## Data segment
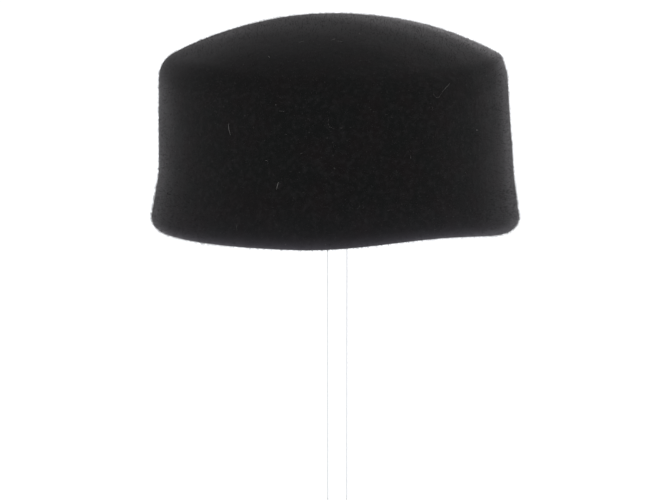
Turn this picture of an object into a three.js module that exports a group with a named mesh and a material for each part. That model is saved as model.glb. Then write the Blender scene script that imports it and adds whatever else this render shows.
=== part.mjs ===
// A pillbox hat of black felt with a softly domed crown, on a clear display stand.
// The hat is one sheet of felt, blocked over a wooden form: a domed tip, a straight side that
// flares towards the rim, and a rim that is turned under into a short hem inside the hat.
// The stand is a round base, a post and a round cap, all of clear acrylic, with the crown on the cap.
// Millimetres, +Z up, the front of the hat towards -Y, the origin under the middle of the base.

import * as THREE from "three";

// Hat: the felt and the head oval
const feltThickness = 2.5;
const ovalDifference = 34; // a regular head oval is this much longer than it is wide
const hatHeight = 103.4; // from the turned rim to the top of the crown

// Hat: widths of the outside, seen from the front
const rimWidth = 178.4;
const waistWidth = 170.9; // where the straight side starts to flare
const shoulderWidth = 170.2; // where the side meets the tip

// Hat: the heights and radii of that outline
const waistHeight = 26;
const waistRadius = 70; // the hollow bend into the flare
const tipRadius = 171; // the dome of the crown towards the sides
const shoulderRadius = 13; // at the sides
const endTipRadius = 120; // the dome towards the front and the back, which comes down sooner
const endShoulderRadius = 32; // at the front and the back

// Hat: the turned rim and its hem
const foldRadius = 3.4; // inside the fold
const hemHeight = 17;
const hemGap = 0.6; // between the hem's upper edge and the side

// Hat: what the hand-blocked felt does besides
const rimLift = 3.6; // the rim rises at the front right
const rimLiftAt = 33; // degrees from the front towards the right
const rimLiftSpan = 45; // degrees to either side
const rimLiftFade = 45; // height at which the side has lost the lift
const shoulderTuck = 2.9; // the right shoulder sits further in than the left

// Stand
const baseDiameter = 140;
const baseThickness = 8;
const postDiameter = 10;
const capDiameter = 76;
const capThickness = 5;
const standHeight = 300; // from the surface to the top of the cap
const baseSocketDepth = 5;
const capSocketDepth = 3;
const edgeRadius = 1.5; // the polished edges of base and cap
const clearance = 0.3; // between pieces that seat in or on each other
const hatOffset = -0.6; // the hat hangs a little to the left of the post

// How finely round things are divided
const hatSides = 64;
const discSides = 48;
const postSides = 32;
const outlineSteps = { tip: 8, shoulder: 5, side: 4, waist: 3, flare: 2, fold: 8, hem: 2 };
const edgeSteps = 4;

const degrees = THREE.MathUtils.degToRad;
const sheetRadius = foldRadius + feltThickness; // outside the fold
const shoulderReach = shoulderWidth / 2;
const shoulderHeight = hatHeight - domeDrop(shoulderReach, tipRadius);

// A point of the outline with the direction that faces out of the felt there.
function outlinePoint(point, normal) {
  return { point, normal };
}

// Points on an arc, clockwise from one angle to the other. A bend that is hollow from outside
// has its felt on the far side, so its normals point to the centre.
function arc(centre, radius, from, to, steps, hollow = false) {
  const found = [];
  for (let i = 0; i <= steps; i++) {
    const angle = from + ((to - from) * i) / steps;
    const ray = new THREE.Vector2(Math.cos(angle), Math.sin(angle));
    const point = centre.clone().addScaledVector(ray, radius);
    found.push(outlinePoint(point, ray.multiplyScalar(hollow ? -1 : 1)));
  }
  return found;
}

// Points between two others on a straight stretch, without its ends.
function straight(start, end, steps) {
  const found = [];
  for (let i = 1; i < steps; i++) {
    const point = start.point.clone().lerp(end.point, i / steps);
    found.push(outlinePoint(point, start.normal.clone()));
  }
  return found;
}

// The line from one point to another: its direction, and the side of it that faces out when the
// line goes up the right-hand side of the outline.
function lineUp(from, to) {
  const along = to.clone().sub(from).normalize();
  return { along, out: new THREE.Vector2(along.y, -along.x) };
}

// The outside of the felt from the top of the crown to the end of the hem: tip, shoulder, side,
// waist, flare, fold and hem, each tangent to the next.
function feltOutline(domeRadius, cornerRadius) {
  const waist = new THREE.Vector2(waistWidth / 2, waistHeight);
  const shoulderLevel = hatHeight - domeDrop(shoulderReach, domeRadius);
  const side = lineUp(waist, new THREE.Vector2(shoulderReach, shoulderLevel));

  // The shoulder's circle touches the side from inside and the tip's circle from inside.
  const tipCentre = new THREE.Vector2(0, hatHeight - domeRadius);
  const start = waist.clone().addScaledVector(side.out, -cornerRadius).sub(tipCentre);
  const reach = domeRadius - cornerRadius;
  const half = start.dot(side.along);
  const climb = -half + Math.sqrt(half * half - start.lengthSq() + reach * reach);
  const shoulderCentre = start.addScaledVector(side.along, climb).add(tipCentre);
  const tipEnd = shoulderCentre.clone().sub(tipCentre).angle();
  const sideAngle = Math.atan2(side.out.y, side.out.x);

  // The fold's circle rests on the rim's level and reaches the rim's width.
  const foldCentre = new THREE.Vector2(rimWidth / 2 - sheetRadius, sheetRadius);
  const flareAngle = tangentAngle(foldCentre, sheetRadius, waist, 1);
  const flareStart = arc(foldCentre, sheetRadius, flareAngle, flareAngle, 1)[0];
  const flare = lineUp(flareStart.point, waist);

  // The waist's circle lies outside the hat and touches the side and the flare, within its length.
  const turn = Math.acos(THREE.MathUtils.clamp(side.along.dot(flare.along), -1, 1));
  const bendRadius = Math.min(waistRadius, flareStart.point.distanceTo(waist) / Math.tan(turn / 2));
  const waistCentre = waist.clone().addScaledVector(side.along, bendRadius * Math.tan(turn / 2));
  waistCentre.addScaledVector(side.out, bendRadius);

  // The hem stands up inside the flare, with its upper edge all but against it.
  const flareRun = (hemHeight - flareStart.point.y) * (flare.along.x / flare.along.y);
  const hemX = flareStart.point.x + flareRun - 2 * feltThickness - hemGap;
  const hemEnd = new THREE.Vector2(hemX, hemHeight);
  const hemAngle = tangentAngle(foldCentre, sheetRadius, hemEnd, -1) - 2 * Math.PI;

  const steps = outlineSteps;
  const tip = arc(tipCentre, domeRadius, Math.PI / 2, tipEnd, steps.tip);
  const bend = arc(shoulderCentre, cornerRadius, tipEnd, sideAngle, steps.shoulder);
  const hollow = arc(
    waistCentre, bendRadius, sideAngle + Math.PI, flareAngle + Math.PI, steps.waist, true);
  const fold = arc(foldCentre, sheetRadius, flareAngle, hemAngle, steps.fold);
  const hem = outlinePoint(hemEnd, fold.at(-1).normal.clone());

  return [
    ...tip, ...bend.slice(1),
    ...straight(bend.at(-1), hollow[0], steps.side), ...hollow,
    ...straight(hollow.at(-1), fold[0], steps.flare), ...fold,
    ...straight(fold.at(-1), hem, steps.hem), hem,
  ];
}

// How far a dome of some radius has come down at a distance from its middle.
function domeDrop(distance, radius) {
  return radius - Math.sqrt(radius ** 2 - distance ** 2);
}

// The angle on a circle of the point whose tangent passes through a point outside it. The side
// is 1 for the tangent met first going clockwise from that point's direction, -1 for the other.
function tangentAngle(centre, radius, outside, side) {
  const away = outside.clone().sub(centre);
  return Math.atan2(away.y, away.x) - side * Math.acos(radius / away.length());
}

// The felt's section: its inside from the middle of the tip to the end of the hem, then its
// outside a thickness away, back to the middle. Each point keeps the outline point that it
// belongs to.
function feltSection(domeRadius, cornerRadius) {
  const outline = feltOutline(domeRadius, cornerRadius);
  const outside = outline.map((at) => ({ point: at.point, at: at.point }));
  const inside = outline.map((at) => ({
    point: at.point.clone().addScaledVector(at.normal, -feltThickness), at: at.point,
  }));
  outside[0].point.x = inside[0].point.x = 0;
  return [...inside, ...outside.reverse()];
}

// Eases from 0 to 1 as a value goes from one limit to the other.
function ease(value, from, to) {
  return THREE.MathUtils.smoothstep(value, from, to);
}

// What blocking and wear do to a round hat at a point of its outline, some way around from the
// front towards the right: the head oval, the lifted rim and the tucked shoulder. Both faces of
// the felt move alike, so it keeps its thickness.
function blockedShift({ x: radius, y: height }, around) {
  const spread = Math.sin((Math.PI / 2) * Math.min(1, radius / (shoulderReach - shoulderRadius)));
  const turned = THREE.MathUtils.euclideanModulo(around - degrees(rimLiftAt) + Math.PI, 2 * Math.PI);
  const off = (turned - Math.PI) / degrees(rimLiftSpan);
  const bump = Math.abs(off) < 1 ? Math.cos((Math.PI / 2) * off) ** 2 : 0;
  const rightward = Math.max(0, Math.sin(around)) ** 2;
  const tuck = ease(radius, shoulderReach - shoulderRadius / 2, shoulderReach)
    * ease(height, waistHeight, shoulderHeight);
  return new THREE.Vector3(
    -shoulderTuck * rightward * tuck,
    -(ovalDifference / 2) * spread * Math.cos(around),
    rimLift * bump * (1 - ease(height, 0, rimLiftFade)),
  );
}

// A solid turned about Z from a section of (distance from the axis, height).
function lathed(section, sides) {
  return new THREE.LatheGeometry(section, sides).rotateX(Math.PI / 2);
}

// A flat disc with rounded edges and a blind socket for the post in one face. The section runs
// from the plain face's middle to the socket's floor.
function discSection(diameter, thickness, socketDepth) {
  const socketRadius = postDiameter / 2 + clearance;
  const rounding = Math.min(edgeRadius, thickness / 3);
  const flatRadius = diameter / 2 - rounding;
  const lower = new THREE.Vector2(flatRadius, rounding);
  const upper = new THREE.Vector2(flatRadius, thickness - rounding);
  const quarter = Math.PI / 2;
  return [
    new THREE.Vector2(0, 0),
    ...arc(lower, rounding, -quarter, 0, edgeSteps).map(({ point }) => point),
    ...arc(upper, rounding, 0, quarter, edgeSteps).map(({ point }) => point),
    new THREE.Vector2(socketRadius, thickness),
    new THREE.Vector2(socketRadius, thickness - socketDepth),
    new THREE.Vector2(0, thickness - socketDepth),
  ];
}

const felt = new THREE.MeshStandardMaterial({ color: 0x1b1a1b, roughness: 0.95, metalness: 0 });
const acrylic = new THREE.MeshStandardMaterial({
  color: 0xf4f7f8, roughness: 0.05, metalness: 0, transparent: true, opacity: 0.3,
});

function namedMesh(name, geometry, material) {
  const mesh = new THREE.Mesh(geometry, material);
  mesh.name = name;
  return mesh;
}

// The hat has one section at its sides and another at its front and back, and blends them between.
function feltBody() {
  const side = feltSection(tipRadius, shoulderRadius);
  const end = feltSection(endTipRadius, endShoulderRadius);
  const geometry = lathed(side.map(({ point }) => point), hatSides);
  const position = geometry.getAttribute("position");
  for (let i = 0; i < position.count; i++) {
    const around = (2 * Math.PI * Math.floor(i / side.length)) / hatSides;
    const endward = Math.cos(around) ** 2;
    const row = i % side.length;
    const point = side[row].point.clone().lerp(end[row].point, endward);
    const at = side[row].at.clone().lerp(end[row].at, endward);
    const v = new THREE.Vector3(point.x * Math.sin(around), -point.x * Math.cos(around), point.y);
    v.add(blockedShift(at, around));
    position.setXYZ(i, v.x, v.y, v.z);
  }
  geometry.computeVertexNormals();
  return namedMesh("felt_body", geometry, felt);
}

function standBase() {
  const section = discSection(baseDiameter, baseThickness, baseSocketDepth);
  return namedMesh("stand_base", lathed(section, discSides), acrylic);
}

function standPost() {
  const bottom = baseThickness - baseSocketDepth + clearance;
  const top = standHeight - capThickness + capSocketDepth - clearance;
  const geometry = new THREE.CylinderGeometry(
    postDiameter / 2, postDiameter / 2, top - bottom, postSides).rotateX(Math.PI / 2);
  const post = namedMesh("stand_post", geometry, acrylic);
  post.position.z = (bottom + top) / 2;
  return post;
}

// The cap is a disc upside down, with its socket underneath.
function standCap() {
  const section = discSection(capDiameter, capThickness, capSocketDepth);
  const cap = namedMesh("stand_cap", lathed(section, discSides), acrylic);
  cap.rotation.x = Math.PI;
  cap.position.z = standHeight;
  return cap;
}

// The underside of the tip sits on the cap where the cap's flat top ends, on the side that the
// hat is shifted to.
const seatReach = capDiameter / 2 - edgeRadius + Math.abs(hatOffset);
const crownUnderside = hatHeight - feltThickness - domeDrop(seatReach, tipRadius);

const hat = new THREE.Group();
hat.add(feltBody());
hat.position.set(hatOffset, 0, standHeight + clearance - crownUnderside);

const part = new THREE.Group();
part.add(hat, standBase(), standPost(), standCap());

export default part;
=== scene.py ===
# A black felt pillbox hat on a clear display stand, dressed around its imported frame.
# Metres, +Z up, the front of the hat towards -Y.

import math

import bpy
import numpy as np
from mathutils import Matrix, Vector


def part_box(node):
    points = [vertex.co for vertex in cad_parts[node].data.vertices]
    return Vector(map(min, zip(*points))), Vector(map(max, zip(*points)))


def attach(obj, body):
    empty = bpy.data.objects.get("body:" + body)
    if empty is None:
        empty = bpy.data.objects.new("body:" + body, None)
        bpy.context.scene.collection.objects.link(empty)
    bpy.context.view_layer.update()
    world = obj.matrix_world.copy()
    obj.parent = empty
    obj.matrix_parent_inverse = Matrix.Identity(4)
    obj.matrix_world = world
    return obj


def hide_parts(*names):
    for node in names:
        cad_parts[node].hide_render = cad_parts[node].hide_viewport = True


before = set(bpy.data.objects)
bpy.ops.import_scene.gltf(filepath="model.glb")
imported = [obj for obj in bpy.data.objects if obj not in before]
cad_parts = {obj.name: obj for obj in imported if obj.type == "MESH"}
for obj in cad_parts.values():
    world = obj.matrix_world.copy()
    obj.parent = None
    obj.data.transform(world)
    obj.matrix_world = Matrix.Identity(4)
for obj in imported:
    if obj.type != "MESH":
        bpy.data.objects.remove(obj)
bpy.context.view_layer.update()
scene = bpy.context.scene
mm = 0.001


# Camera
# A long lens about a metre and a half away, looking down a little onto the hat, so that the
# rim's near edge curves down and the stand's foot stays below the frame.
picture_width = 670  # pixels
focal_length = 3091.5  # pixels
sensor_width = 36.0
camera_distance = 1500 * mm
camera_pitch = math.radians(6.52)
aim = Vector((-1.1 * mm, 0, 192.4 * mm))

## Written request
Print exactly the lines from the one containing "const hat = new THREE.Group();" to the one containing "zip(*points))), Vector(map(max, zip(*points)))", both included, and nothing else.

## Right answer
const hat = new THREE.Group();
hat.add(feltBody());
hat.position.set(hatOffset, 0, standHeight + clearance - crownUnderside);

const part = new THREE.Group();
part.add(hat, standBase(), standPost(), standCap());

export default part;
=== scene.py ===
# A black felt pillbox hat on a clear display stand, dressed around its imported frame.
# Metres, +Z up, the front of the hat towards -Y.

import math

import bpy
import numpy as np
from mathutils import Matrix, Vector


def part_box(node):
    points = [vertex.co for vertex in cad_parts[node].data.vertices]
    return Vector(map(min, zip(*points))), Vector(map(max, zip(*points)))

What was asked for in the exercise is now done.